Ia mengatakan Barat tidak menginginkan perang merembet ke negara-negara lainnya di Timur Tengah karena Iran dan organisasi politik dan paramiliter Lebanon yang didukungnya, Hizbullah, memiliki kekuatan militer lebih besar ketimbang Hamas.

Israel dan Hizbullah telah saling serang sejak serangan ke Gaza dimulai pada Oktober tahun lalu. 

Selain itu, menurut Aditya, Barat mengkhawatirkan dampak perang terhadap ekonomi global.

“Jika Iran dan Hizbullah melakukan serangan terbuka kembali ke Israel, bisa jadi Israel akan meminta dukungan dari AS dan ini akan merepotkan,” ucapnya.

“Dan yang lebih krusial, eskalasi perang akan menghantam pertumbuhan ekonomi global yang makin melamban saat ini.”

Meski demikian, dia menilai Barat memandang pembunuhan Haniyeh sebagai potensi “endgame” atau akhir permainan yang ideal untuk kemenangan Israel dan menyurutkan perlawanan Palestina.

Baca Juga: Hamas Tegaskan Pembunuhan Ismail Haniyeh Tak Akan Ubah Syarat Negosiasi dengan Israel

Respons Negara-Negara Arab jika Perang Meluas

Jika perang yang lebih luas benar-benar terjadi, Aditya menilai negara-negara Arab lainnya yang selama ini dekat dengan AS dan bahkan beberapa memiliki hubungan diplomatik dengan Israel seperti Arab Saudi, Uni Emirat Arab, Mesir, serta Yordania, akan bersikap pragmatis. 

“Saya rasa mereka akan lebih concern (khawatir) kepada keselamatan negara masing-masing dan cenderung akan pragmatis menyikapinya.
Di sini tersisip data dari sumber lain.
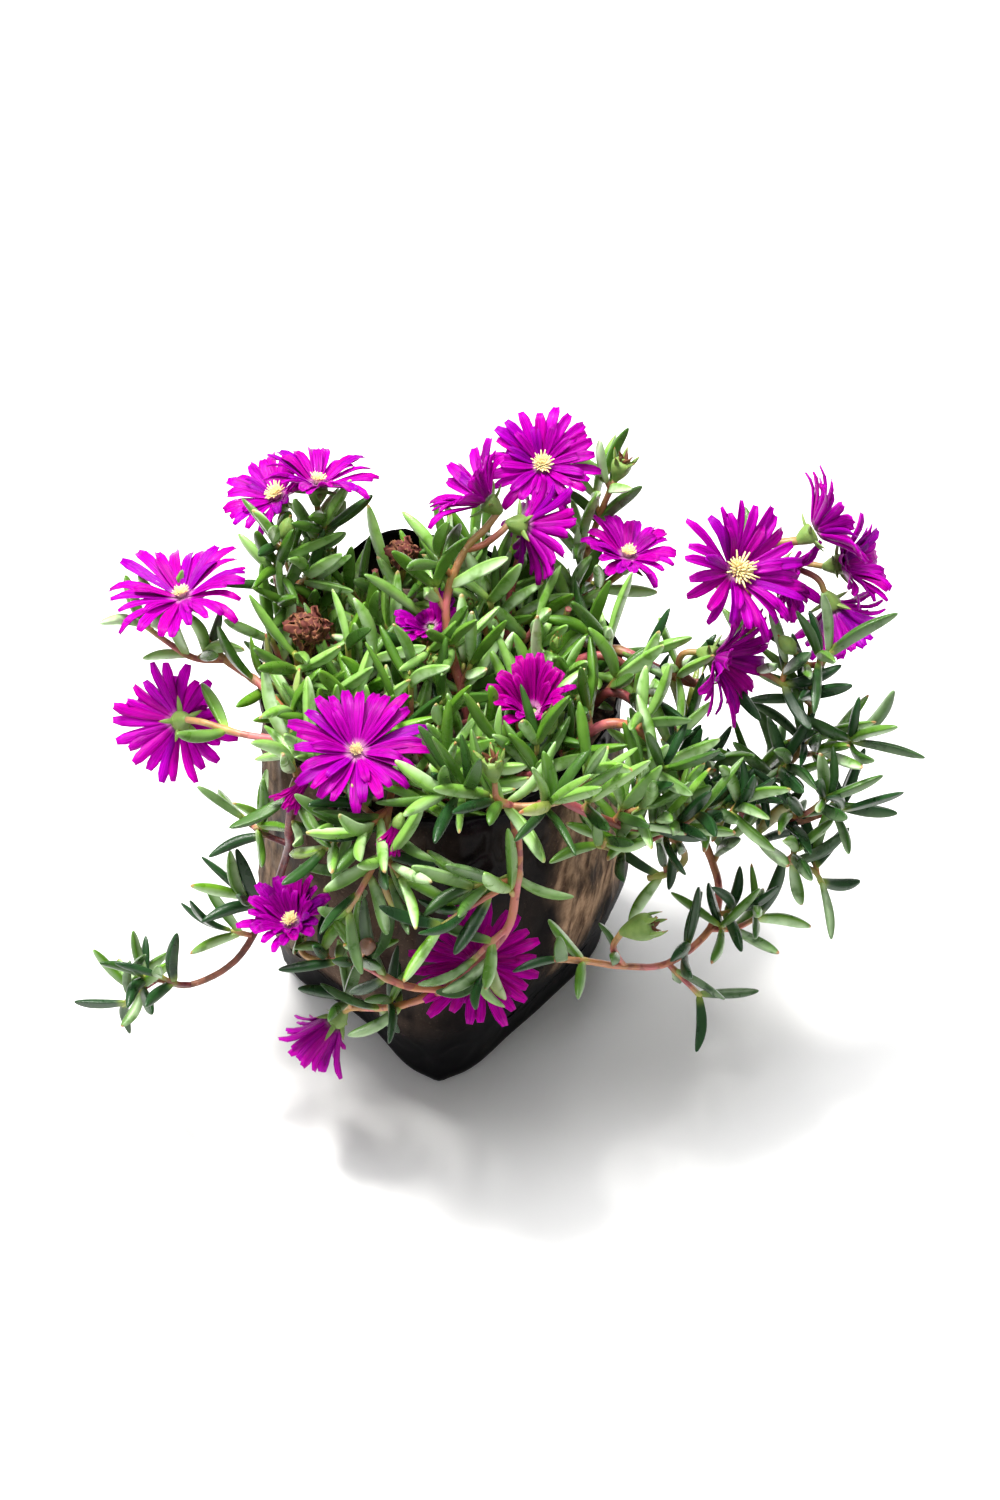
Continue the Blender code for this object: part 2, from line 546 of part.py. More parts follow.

Posisi mereka terhadap konflik akan ditentukan dalam koridor dinamika politik domestik, utamanya tekanan publik masing-masing,” paparnya.

Ia pun menilai negara-negara Arab akan diam saja seperti halnya saat Israel melancarkan serangan besar-besaran ke Jalur Gaza yang telah menewaskan sedikitnya 39.000 orang termasuk 15.000 lebih anak-anak.

“Saya prediksi demikian, posisinya akan keras ke Israel ketika efek samping dari konflik seperti gelombang pengungsi melonjak atau menjadi 'buffer' wilayah perang seperti yang dialami Yordania.”